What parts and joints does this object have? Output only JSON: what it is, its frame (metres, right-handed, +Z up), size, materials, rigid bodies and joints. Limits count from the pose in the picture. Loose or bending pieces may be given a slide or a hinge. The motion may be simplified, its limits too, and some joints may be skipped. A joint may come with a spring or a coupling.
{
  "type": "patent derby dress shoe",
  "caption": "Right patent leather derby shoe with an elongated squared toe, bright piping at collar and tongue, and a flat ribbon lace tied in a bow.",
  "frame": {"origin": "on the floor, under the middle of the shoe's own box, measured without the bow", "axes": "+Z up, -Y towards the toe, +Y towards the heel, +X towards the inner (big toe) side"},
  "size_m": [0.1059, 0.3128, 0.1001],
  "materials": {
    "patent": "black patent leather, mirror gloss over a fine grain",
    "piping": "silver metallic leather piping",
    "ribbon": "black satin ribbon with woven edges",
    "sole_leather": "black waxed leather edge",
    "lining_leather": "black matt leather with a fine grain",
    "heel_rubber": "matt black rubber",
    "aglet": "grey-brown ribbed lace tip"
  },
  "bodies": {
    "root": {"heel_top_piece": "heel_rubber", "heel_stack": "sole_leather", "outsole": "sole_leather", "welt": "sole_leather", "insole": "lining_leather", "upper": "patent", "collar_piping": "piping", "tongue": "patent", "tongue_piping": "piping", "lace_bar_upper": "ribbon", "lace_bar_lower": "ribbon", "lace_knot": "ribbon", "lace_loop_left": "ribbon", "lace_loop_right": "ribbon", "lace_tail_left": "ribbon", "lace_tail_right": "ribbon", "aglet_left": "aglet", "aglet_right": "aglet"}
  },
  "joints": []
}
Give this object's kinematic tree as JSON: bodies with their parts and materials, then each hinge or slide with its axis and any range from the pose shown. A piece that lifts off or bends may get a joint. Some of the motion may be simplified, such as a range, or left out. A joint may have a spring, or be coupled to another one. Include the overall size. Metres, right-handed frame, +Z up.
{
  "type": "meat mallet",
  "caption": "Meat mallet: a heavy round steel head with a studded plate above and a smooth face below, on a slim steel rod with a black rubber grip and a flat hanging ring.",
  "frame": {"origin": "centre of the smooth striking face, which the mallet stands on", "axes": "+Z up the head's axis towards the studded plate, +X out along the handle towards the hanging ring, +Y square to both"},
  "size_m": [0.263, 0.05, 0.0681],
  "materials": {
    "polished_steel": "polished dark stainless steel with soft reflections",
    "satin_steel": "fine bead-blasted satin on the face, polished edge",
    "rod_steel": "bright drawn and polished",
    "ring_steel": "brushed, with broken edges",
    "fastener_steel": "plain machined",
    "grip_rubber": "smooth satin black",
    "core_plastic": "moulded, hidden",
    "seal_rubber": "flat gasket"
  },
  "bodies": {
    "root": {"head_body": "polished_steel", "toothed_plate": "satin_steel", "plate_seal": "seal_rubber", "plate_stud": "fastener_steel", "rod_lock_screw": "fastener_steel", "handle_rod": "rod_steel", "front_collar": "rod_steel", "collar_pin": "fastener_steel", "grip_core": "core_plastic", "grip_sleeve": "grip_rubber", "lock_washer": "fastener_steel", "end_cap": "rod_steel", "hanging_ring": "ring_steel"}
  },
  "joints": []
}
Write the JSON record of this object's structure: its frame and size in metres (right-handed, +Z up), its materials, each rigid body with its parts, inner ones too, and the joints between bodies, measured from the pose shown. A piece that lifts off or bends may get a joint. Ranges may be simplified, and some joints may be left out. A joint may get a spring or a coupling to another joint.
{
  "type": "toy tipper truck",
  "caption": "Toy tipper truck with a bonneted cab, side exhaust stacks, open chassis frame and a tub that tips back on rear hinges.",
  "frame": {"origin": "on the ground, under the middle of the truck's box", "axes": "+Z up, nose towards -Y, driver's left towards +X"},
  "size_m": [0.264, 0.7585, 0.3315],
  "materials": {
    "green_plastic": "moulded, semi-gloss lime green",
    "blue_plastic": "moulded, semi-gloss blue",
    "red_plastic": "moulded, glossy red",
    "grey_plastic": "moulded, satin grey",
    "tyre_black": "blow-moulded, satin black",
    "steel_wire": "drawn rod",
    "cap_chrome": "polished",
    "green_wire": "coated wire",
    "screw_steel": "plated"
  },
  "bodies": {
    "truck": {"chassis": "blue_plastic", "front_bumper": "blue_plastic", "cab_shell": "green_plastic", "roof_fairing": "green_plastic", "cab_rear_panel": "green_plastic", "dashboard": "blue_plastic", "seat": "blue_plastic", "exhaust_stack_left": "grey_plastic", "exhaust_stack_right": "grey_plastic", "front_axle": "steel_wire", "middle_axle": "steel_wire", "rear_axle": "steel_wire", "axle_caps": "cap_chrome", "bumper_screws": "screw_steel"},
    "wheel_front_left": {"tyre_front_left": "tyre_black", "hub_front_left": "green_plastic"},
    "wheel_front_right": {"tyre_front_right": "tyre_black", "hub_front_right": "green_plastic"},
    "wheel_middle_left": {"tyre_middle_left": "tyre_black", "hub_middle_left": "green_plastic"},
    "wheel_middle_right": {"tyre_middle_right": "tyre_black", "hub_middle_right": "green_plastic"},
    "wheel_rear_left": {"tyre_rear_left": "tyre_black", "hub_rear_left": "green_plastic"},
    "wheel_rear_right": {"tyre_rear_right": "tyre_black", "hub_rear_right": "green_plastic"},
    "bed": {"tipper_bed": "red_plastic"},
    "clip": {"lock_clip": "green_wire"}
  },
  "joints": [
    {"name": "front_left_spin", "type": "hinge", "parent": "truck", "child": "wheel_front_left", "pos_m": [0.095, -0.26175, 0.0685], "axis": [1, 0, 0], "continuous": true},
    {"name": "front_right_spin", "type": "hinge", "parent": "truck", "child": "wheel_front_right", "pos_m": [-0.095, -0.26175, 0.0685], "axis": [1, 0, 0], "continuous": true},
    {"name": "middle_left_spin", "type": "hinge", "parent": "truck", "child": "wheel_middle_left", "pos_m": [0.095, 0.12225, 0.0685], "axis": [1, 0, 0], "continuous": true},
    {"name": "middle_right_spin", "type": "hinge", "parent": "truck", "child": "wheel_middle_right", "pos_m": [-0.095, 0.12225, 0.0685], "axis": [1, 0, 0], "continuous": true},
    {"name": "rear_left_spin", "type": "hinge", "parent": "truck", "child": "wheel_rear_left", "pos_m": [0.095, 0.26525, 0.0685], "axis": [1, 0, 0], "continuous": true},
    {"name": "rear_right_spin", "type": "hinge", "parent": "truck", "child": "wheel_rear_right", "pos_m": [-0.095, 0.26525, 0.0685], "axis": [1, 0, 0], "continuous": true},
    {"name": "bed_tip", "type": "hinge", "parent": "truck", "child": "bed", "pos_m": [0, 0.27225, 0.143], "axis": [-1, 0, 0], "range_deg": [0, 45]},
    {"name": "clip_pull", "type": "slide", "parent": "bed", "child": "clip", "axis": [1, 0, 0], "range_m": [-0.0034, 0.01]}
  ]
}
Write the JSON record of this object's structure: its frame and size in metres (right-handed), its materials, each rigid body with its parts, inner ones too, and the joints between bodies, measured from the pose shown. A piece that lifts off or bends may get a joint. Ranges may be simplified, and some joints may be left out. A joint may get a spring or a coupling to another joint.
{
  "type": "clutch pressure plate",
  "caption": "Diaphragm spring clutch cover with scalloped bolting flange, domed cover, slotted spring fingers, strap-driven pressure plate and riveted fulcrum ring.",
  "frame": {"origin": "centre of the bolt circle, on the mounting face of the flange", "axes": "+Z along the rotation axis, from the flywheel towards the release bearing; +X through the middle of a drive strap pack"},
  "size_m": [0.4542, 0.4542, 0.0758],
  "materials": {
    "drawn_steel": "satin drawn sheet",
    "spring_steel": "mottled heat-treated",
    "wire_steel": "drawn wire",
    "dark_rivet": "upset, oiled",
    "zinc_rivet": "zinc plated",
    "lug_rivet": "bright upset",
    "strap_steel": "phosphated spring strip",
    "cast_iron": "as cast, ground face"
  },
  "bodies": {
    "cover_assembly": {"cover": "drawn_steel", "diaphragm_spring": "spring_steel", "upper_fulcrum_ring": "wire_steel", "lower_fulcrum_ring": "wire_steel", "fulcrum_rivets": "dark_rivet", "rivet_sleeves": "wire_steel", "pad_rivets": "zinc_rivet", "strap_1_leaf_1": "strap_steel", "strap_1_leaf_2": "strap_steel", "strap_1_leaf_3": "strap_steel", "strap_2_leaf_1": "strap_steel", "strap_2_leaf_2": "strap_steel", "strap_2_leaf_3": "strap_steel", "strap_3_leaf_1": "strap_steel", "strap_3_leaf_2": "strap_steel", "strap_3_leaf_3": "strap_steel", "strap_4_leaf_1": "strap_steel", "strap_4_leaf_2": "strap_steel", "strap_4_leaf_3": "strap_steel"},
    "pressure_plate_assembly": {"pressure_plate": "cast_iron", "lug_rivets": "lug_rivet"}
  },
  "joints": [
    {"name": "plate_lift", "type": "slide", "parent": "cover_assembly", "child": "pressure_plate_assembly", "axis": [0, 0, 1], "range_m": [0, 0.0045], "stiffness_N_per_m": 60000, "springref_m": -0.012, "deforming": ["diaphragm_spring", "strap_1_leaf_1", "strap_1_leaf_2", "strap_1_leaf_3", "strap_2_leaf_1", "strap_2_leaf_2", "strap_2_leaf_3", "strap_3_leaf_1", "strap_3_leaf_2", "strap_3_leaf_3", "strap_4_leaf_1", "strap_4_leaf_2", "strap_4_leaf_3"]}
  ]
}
#####
▶ **EXERCISE**: List the lines of the records where "lifts" occurs.

▶ **SOLUTION**:
Give this object's kinematic tree as JSON: bodies with their parts and materials, then each hinge or slide with its axis and any range from the pose shown. A piece that lifts off or bends may get a joint. Some of the motion may be simplified, such as a range, or left out. A joint may have a spring, or be coupled to another one. Include the overall size. Metres, right-handed frame, +Z up.
Write the JSON record of this object's structure: its frame and size in metres (right-handed, +Z up), its materials, each rigid body with its parts, inner ones too, and the joints between bodies, measured from the pose shown. A piece that lifts off or bends may get a joint. Ranges may be simplified, and some joints may be left out. A joint may get a spring or a coupling to another joint.
Write the JSON record of this object's structure: its frame and size in metres (right-handed), its materials, each rigid body with its parts, inner ones too, and the joints between bodies, measured from the pose shown. A piece that lifts off or bends may get a joint. Ranges may be simplified, and some joints may be left out. A joint may get a spring or a coupling to another joint.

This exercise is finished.